Directive —
Reproduce the complete listing without any deviation.

Recorded data —
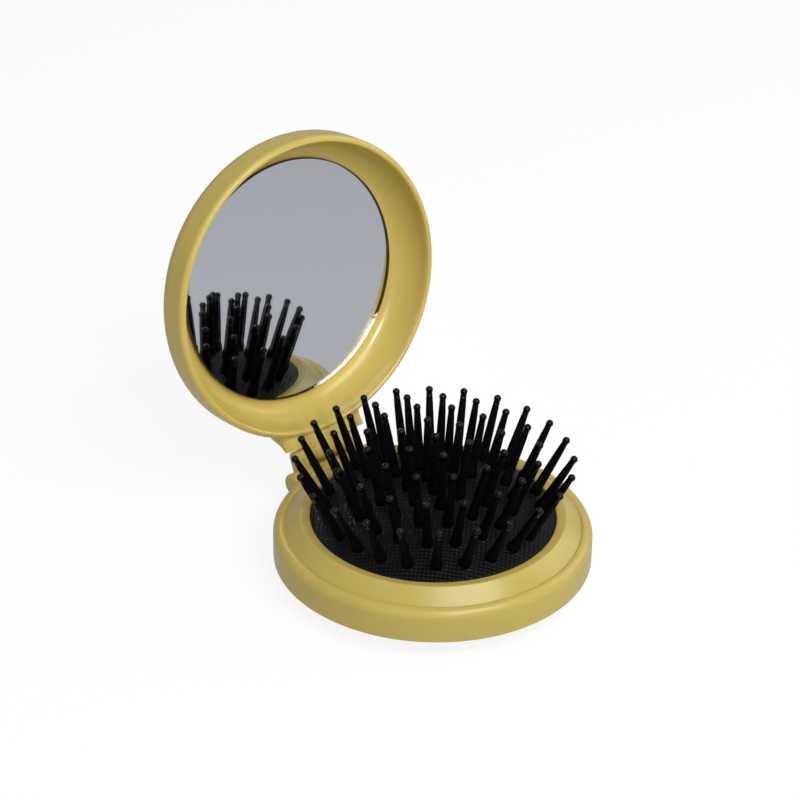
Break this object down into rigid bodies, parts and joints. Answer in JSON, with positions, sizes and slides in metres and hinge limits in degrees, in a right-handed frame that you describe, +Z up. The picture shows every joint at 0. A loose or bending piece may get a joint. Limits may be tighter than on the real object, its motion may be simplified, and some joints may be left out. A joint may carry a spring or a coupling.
{
  "type": "folding hairbrush with mirror",
  "caption": "Round pocket hairbrush that folds shut, with ball-tipped pins on a domed rubber pad and a mirror in its hinged lid.",
  "frame": {"origin": "centre of the round base's flat foot, on the surface it stands on", "axes": "+Z up out of the pad, +Y towards the hinge at the back, +X to the right along the hinge axis"},
  "size_m": [0.065, 0.0858, 0.0794],
  "materials": {
    "case_plastic": "polished",
    "clamp_plastic": "matte",
    "pad_rubber": "textured",
    "pin_nylon": "satin",
    "pin_steel": "ground",
    "tape_foam": "matte",
    "mirror_glass": "silvered glass"
  },
  "bodies": {
    "base": {"base_shell": "case_plastic", "base_cover": "case_plastic", "pad_clamp_ring": "clamp_plastic", "cushion_pad": "pad_rubber", "pins_ring_4": "pin_nylon", "hinge_pin": "pin_steel"},
    "lid": {"lid_shell": "case_plastic", "mirror_tape": "tape_foam", "mirror": "mirror_glass"},
    "centre_pins": {"pin_centre": "pin_nylon", "pins_ring_1": "pin_nylon"},
    "second_ring": {"pins_ring_2": "pin_nylon"},
    "third_ring": {"pins_ring_3": "pin_nylon"}
  },
  "joints": [
    {"name": "lid_hinge", "type": "hinge", "parent": "base", "child": "lid", "pos_m": [0, 0.0363, 0.0113], "axis": [-1, 0, 0], "range_deg": [-97, 0], "deforming": ["cushion_pad", "pins_ring_4"]},
    {"name": "centre_pins_drop", "type": "slide", "parent": "base", "child": "centre_pins", "axis": [0, 0, 1], "range_m": [-0.0141, 0]},
    {"name": "second_ring_drop", "type": "slide", "parent": "base", "child": "second_ring", "axis": [0, 0, 1], "range_m": [-0.013, 0]},
    {"name": "third_ring_drop", "type": "slide", "parent": "base", "child": "third_ring", "axis": [0, 0, 1], "range_m": [-0.0115, 0]}
  ],
  "couplings": [
    {"joint": "centre_pins_drop", "follows": "lid_hinge", "m_per_rad": 0.0083},
    {"joint": "second_ring_drop", "follows": "lid_hinge", "m_per_rad": 0.00765},
    {"joint": "third_ring_drop", "follows": "lid_hinge", "m_per_rad": 0.00673}
  ]
}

Result —
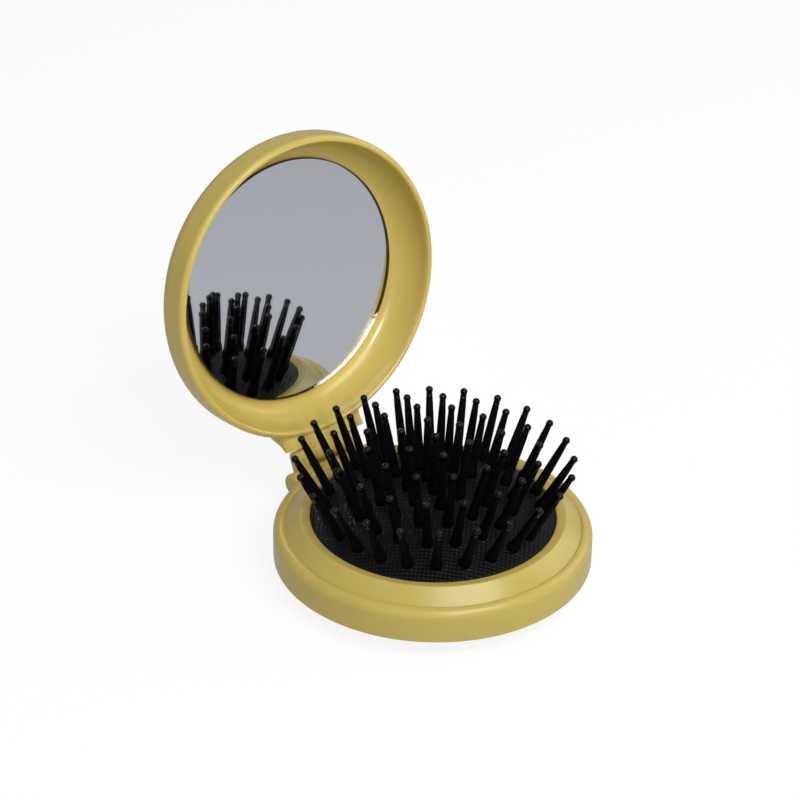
Break this object down into rigid bodies, parts and joints. Answer in JSON, with positions, sizes and slides in metres and hinge limits in degrees, in a right-handed frame that you describe, +Z up. The picture shows every joint at 0. A loose or bending piece may get a joint. Limits may be tighter than on the real object, its motion may be simplified, and some joints may be left out. A joint may carry a spring or a coupling.
{
  "type": "folding hairbrush with mirror",
  "caption": "Round pocket hairbrush that folds shut, with ball-tipped pins on a domed rubber pad and a mirror in its hinged lid.",
  "frame": {"origin": "centre of the round base's flat foot, on the surface it stands on", "axes": "+Z up out of the pad, +Y towards the hinge at the back, +X to the right along the hinge axis"},
  "size_m": [0.065, 0.0858, 0.0794],
  "materials": {
    "case_plastic": "polished",
    "clamp_plastic": "matte",
    "pad_rubber": "textured",
    "pin_nylon": "satin",
    "pin_steel": "ground",
    "tape_foam": "matte",
    "mirror_glass": "silvered glass"
  },
  "bodies": {
    "base": {"base_shell": "case_plastic", "base_cover": "case_plastic", "pad_clamp_ring": "clamp_plastic", "cushion_pad": "pad_rubber", "pins_ring_4": "pin_nylon", "hinge_pin": "pin_steel"},
    "lid": {"lid_shell": "case_plastic", "mirror_tape": "tape_foam", "mirror": "mirror_glass"},
    "centre_pins": {"pin_centre": "pin_nylon", "pins_ring_1": "pin_nylon"},
    "second_ring": {"pins_ring_2": "pin_nylon"},
    "third_ring": {"pins_ring_3": "pin_nylon"}
  },
  "joints": [
    {"name": "lid_hinge", "type": "hinge", "parent": "base", "child": "lid", "pos_m": [0, 0.0363, 0.0113], "axis": [-1, 0, 0], "range_deg": [-97, 0], "deforming": ["cushion_pad", "pins_ring_4"]},
    {"name": "centre_pins_drop", "type": "slide", "parent": "base", "child": "centre_pins", "axis": [0, 0, 1], "range_m": [-0.0141, 0]},
    {"name": "second_ring_drop", "type": "slide", "parent": "base", "child": "second_ring", "axis": [0, 0, 1], "range_m": [-0.013, 0]},
    {"name": "third_ring_drop", "type": "slide", "parent": "base", "child": "third_ring", "axis": [0, 0, 1], "range_m": [-0.0115, 0]}
  ],
  "couplings": [
    {"joint": "centre_pins_drop", "follows": "lid_hinge", "m_per_rad": 0.0083},
    {"joint": "second_ring_drop", "follows": "lid_hinge", "m_per_rad": 0.00765},
    {"joint": "third_ring_drop", "follows": "lid_hinge", "m_per_rad": 0.00673}
  ]
}